Data lines
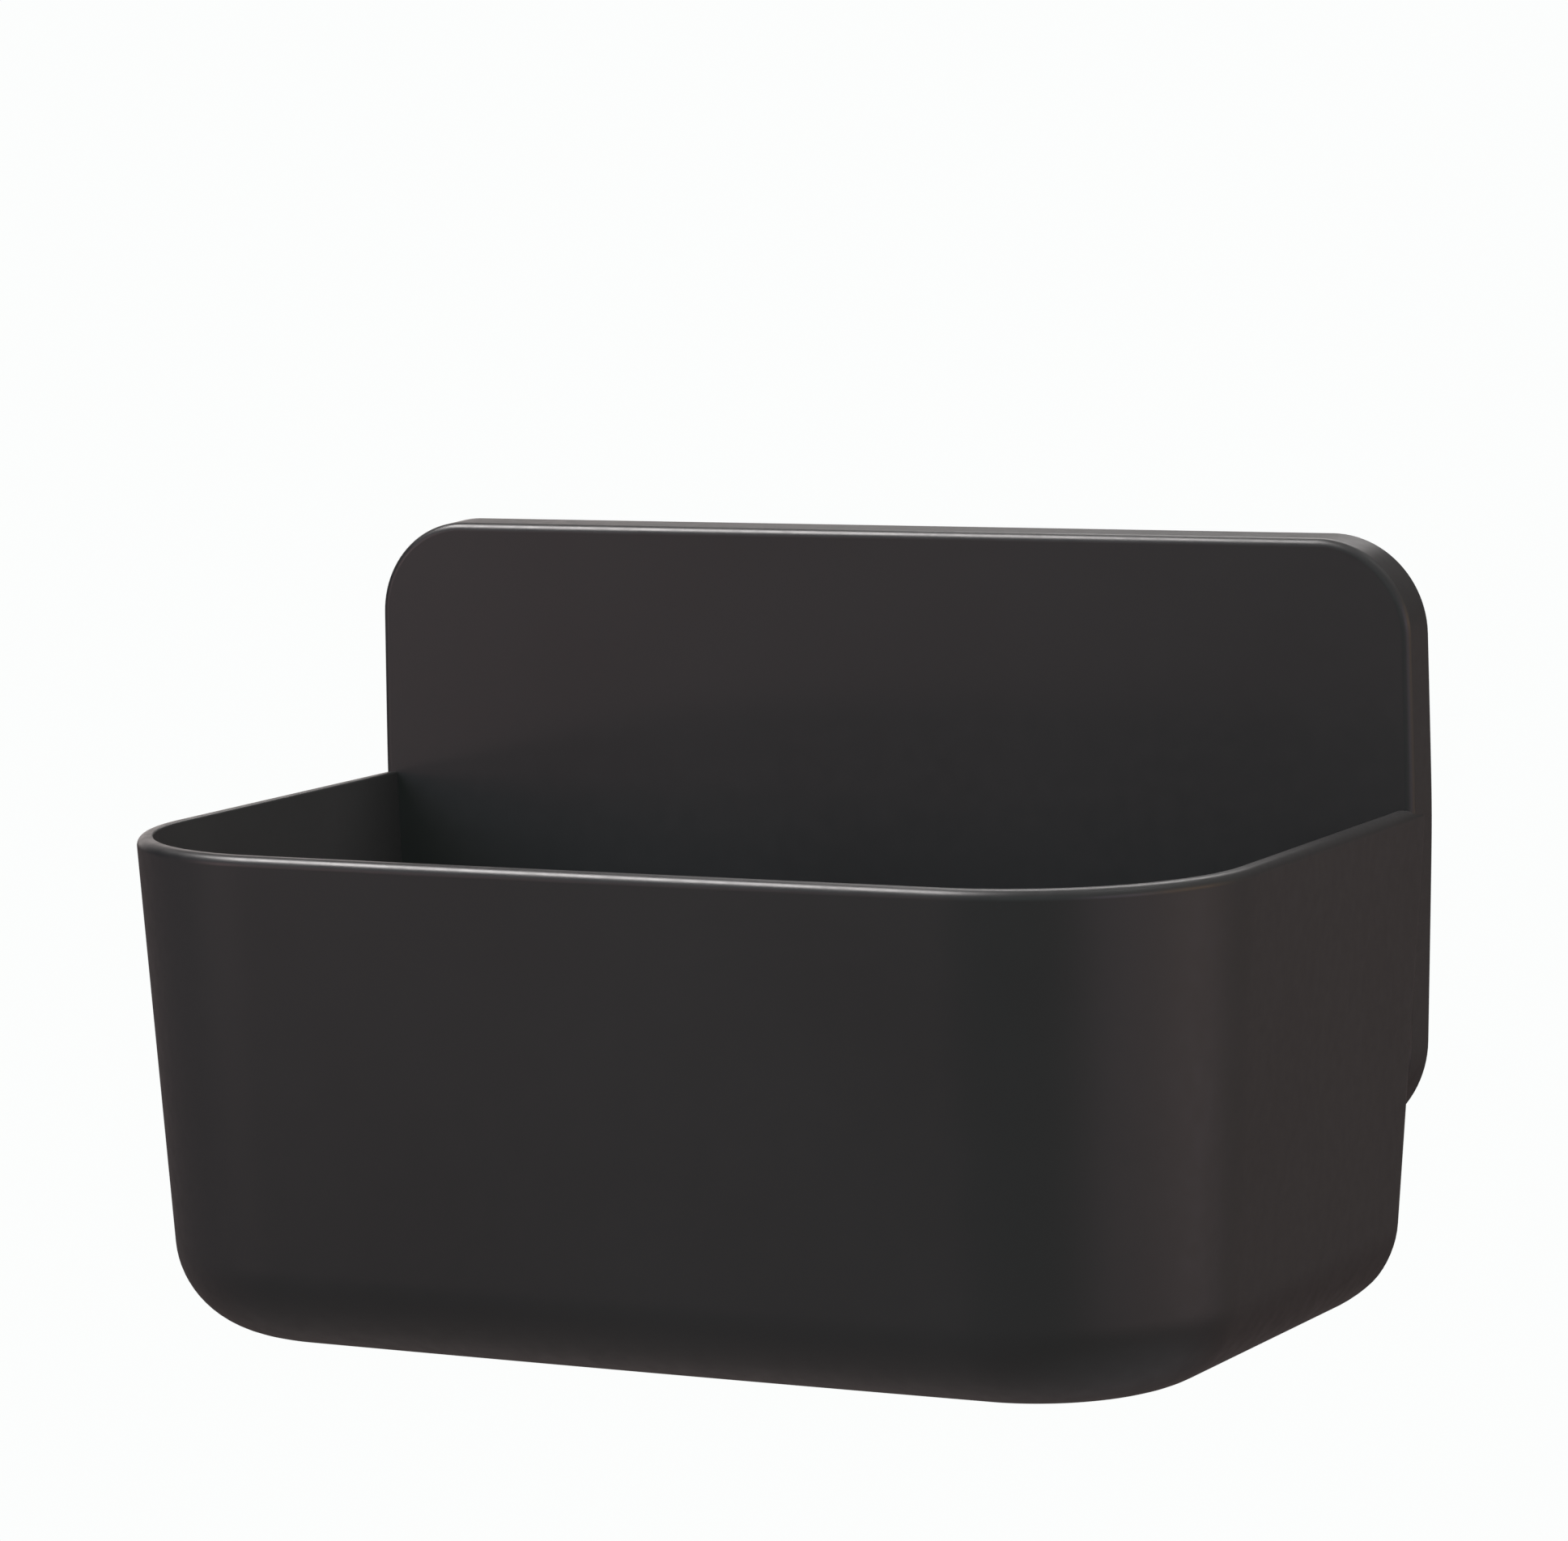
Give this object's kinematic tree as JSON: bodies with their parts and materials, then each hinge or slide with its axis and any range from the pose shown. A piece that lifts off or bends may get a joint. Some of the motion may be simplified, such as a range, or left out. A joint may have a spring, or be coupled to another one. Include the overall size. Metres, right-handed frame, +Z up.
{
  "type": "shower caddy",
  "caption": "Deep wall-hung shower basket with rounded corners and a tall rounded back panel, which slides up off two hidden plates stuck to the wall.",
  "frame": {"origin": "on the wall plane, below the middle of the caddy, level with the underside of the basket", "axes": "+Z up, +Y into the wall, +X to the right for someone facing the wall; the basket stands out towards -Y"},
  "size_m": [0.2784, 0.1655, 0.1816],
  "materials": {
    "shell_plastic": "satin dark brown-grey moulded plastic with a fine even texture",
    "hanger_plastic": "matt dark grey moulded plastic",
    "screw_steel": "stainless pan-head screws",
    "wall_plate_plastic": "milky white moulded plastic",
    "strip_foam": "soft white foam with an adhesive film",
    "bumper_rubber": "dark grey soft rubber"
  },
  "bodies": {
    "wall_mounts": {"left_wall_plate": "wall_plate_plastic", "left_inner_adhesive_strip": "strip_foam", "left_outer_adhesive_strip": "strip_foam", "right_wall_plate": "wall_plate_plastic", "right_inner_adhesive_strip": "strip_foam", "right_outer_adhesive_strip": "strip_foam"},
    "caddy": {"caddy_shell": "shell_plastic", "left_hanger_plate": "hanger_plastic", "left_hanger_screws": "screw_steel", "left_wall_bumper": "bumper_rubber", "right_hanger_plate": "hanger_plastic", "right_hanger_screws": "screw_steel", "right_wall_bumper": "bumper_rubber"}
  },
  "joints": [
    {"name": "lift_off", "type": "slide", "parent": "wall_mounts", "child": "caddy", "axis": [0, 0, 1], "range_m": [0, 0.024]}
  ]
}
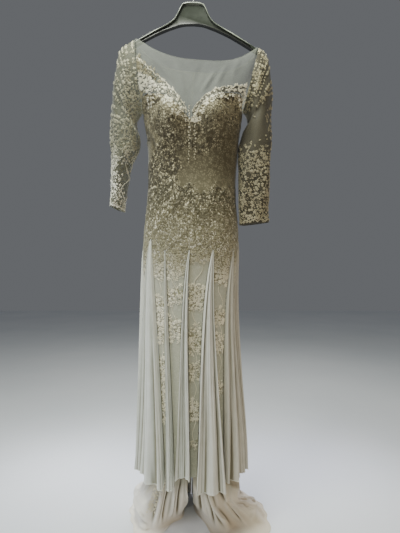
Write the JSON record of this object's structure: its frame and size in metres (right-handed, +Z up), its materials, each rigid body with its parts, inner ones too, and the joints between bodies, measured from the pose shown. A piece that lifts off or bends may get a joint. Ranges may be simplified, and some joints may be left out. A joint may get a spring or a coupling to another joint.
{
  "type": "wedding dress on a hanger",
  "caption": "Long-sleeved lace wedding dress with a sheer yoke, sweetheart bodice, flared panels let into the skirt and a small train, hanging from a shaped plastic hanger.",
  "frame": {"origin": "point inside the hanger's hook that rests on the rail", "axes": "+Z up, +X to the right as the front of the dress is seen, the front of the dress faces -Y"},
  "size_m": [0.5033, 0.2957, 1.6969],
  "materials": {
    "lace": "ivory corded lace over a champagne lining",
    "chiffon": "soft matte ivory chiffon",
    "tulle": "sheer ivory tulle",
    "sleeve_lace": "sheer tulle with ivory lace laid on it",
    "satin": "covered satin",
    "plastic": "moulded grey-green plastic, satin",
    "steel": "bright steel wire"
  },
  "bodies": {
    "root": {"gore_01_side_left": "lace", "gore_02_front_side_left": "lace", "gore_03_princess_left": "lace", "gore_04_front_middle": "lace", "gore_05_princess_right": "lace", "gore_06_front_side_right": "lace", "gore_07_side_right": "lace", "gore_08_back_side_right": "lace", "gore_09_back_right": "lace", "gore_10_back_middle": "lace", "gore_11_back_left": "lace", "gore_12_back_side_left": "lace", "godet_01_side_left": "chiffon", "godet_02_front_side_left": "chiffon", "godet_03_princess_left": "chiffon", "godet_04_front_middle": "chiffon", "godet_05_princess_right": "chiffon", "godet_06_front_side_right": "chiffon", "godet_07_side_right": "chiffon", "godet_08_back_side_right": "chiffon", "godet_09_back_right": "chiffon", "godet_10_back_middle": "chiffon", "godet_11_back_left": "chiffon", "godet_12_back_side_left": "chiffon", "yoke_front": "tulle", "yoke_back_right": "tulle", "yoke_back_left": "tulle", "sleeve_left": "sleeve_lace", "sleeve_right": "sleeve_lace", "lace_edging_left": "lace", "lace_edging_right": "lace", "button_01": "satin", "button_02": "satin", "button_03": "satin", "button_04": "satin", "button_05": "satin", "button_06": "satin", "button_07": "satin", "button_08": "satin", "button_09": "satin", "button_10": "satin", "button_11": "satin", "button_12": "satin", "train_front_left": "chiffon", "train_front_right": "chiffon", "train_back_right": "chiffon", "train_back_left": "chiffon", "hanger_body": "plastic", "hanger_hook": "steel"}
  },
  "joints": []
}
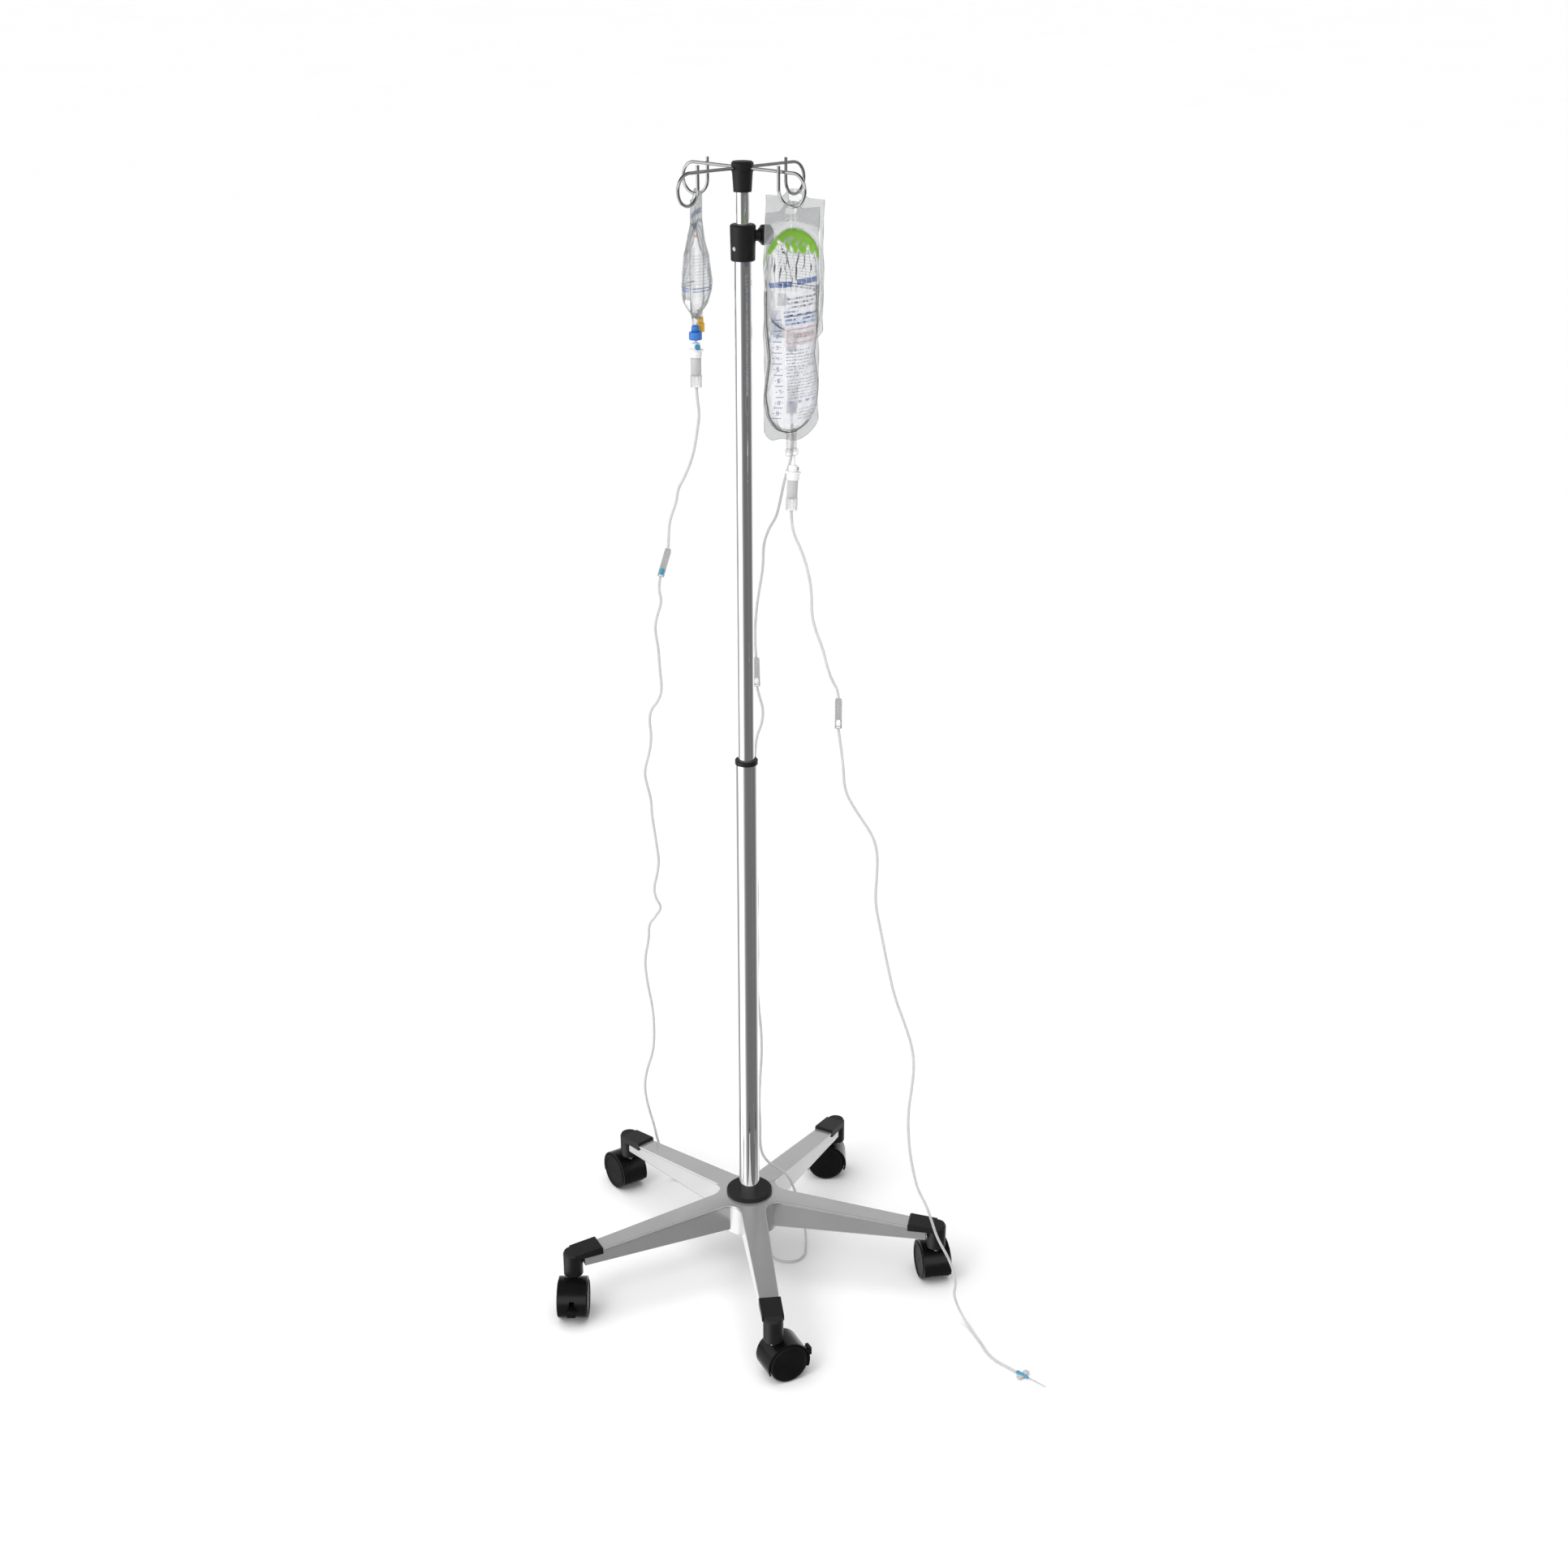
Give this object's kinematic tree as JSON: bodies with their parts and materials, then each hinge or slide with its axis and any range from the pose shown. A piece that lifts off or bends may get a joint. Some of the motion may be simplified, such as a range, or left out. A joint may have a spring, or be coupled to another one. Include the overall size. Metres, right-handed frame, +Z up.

Task directions
Reproduce every record above exactly, omitting the pictures.

Expected answer
Give this object's kinematic tree as JSON: bodies with their parts and materials, then each hinge or slide with its axis and any range from the pose shown. A piece that lifts off or bends may get a joint. Some of the motion may be simplified, such as a range, or left out. A joint may have a spring, or be coupled to another one. Include the overall size. Metres, right-handed frame, +Z up.
{
  "type": "shower caddy",
  "caption": "Deep wall-hung shower basket with rounded corners and a tall rounded back panel, which slides up off two hidden plates stuck to the wall.",
  "frame": {"origin": "on the wall plane, below the middle of the caddy, level with the underside of the basket", "axes": "+Z up, +Y into the wall, +X to the right for someone facing the wall; the basket stands out towards -Y"},
  "size_m": [0.2784, 0.1655, 0.1816],
  "materials": {
    "shell_plastic": "satin dark brown-grey moulded plastic with a fine even texture",
    "hanger_plastic": "matt dark grey moulded plastic",
    "screw_steel": "stainless pan-head screws",
    "wall_plate_plastic": "milky white moulded plastic",
    "strip_foam": "soft white foam with an adhesive film",
    "bumper_rubber": "dark grey soft rubber"
  },
  "bodies": {
    "wall_mounts": {"left_wall_plate": "wall_plate_plastic", "left_inner_adhesive_strip": "strip_foam", "left_outer_adhesive_strip": "strip_foam", "right_wall_plate": "wall_plate_plastic", "right_inner_adhesive_strip": "strip_foam", "right_outer_adhesive_strip": "strip_foam"},
    "caddy": {"caddy_shell": "shell_plastic", "left_hanger_plate": "hanger_plastic", "left_hanger_screws": "screw_steel", "left_wall_bumper": "bumper_rubber", "right_hanger_plate": "hanger_plastic", "right_hanger_screws": "screw_steel", "right_wall_bumper": "bumper_rubber"}
  },
  "joints": [
    {"name": "lift_off", "type": "slide", "parent": "wall_mounts", "child": "caddy", "axis": [0, 0, 1], "range_m": [0, 0.024]}
  ]
}
Write the JSON record of this object's structure: its frame and size in metres (right-handed, +Z up), its materials, each rigid body with its parts, inner ones too, and the joints between bodies, measured from the pose shown. A piece that lifts off or bends may get a joint. Ranges may be simplified, and some joints may be left out. A joint may get a spring or a coupling to another joint.
{
  "type": "wedding dress on a hanger",
  "caption": "Long-sleeved lace wedding dress with a sheer yoke, sweetheart bodice, flared panels let into the skirt and a small train, hanging from a shaped plastic hanger.",
  "frame": {"origin": "point inside the hanger's hook that rests on the rail", "axes": "+Z up, +X to the right as the front of the dress is seen, the front of the dress faces -Y"},
  "size_m": [0.5033, 0.2957, 1.6969],
  "materials": {
    "lace": "ivory corded lace over a champagne lining",
    "chiffon": "soft matte ivory chiffon",
    "tulle": "sheer ivory tulle",
    "sleeve_lace": "sheer tulle with ivory lace laid on it",
    "satin": "covered satin",
    "plastic": "moulded grey-green plastic, satin",
    "steel": "bright steel wire"
  },
  "bodies": {
    "root": {"gore_01_side_left": "lace", "gore_02_front_side_left": "lace", "gore_03_princess_left": "lace", "gore_04_front_middle": "lace", "gore_05_princess_right": "lace", "gore_06_front_side_right": "lace", "gore_07_side_right": "lace", "gore_08_back_side_right": "lace", "gore_09_back_right": "lace", "gore_10_back_middle": "lace", "gore_11_back_left": "lace", "gore_12_back_side_left": "lace", "godet_01_side_left": "chiffon", "godet_02_front_side_left": "chiffon", "godet_03_princess_left": "chiffon", "godet_04_front_middle": "chiffon", "godet_05_princess_right": "chiffon", "godet_06_front_side_right": "chiffon", "godet_07_side_right": "chiffon", "godet_08_back_side_right": "chiffon", "godet_09_back_right": "chiffon", "godet_10_back_middle": "chiffon", "godet_11_back_left": "chiffon", "godet_12_back_side_left": "chiffon", "yoke_front": "tulle", "yoke_back_right": "tulle", "yoke_back_left": "tulle", "sleeve_left": "sleeve_lace", "sleeve_right": "sleeve_lace", "lace_edging_left": "lace", "lace_edging_right": "lace", "button_01": "satin", "button_02": "satin", "button_03": "satin", "button_04": "satin", "button_05": "satin", "button_06": "satin", "button_07": "satin", "button_08": "satin", "button_09": "satin", "button_10": "satin", "button_11": "satin", "button_12": "satin", "train_front_left": "chiffon", "train_front_right": "chiffon", "train_back_right": "chiffon", "train_back_left": "chiffon", "hanger_body": "plastic", "hanger_hook": "steel"}
  },
  "joints": []
}
Give this object's kinematic tree as JSON: bodies with their parts and materials, then each hinge or slide with its axis and any range from the pose shown. A piece that lifts off or bends may get a joint. Some of the motion may be simplified, such as a range, or left out. A joint may have a spring, or be coupled to another one. Include the overall size. Metres, right-handed frame, +Z up.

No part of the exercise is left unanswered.